3 may 2021

Orgullo ciudadano recuperado en el Central Park neoyorquino

Entre el manojo de espárragos que forman los rascacielos de Nueva York (la expresión es de Josep Pla) vive una existencia espléndida por espíritu de contradicción uno de los parques urbanos más queridos, concurridos y cuidados: el Central Park o bosque de Manhattan. Anida en él una gran diversidad de aves migratorias, cuando no se estrellan contra los cristales de los altos edificios que las engañan con el reflejo de los árboles. La temporada de observación de aves atrae a expertos de todo el mundo, además de los corredores y paseantes de cada día, sobre todo en la zona frondosa de The Ramble. Abierto en 1858, tiene una superficie de 9.400 m2 y fue una imitación afortunada del Hyde Park londinense. Suma 42 millones de visitantes anuales. Si hace buen tiempo juegan al beisbol, hacen volar cometas, montan picnics, celebran fiestas de cumpleaños o de boda, patinan, participan en clases de yoga o taichí, van a conciertos al aire libre.
Hasta los años 1980 decían que la delincuencia florecía tanto como las plantas y casi todos lo veían como una fatalidad irremisible. Actualmente ofrece un aspecto muy distinto: limpio, seguro, hermoso, orgulloso y, sobre todo, querido.
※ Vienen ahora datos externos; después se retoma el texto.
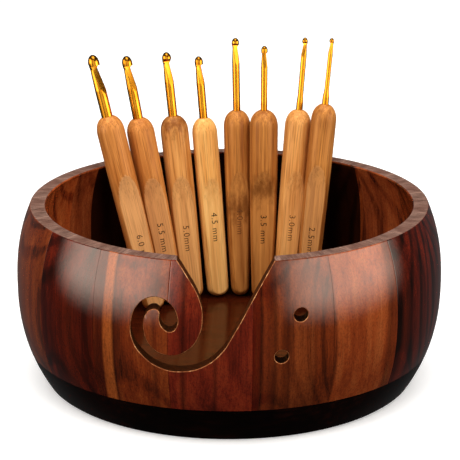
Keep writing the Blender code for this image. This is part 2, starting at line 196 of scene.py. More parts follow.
class Tree:
    """A material's nodes. Each call adds one node, joins it to sockets or sets its values."""

    def __init__(self, name):
        self.material = bpy.data.materials.new(name)
        self.material.use_nodes = True
        self.nodes = self.material.node_tree.nodes
        self.links = self.material.node_tree.links
        self.shader = self.nodes["Principled BSDF"]

    def fill(self, node, inputs):
        for key, value in inputs.items():
            socket = node.inputs[key]
            if isinstance(value, bpy.types.NodeSocket):
                self.links.new(value, socket)
            else:
                socket.default_value = value
        return node

    def add(self, kind, inputs, **settings):
        node = self.nodes.new(kind)
        for key, value in settings.items():
            setattr(node, key, value)
        return self.fill(node, inputs)

    def place(self):
        return self.add("ShaderNodeTexCoord", {}).outputs["Object"]

    def maths(self, operation, *values):
        inputs = dict(enumerate(values))
        return self.add("ShaderNodeMath", inputs, operation=operation).outputs[0]

    def vector(self, operation, *values):
        inputs = dict(enumerate(values))
        return self.add("ShaderNodeVectorMath", inputs, operation=operation).outputs[0]

    def split(self, vector):
        """The X, Y and Z of a vector."""
        return self.add("ShaderNodeSeparateXYZ", {0: vector}).outputs

    def length(self, vector):
        return self.add("ShaderNodeVectorMath", {0: vector}, operation="LENGTH").outputs["Value"]

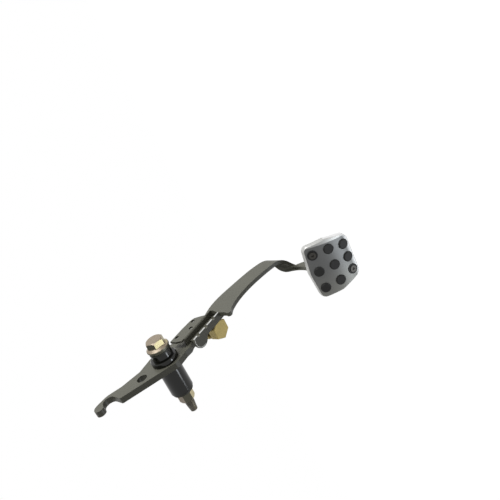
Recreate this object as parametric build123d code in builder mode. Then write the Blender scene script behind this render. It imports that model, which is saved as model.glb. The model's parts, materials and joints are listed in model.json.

Marcel Proust afirmaba: “El auténtico viaje de descubrimiento no consiste en ver nuevos paisajes sino en tener nuevos ojos”.
Nueva York no es se erige capital del mundo solo por la jungla de asfalto y el manojo de rascacielos, también por el lugar de centro cívico que ocupa este pulmón verde en el pecho de la gente y en la vida anímica de la ciudad. El Central Park humaniza a Nueva York. La historiadora Sara Cedar Mill escribió en el libro del 150 aniversario que el Central Park fue “el experimento social democrático del siglo XIX", y probablemente se quedó corta.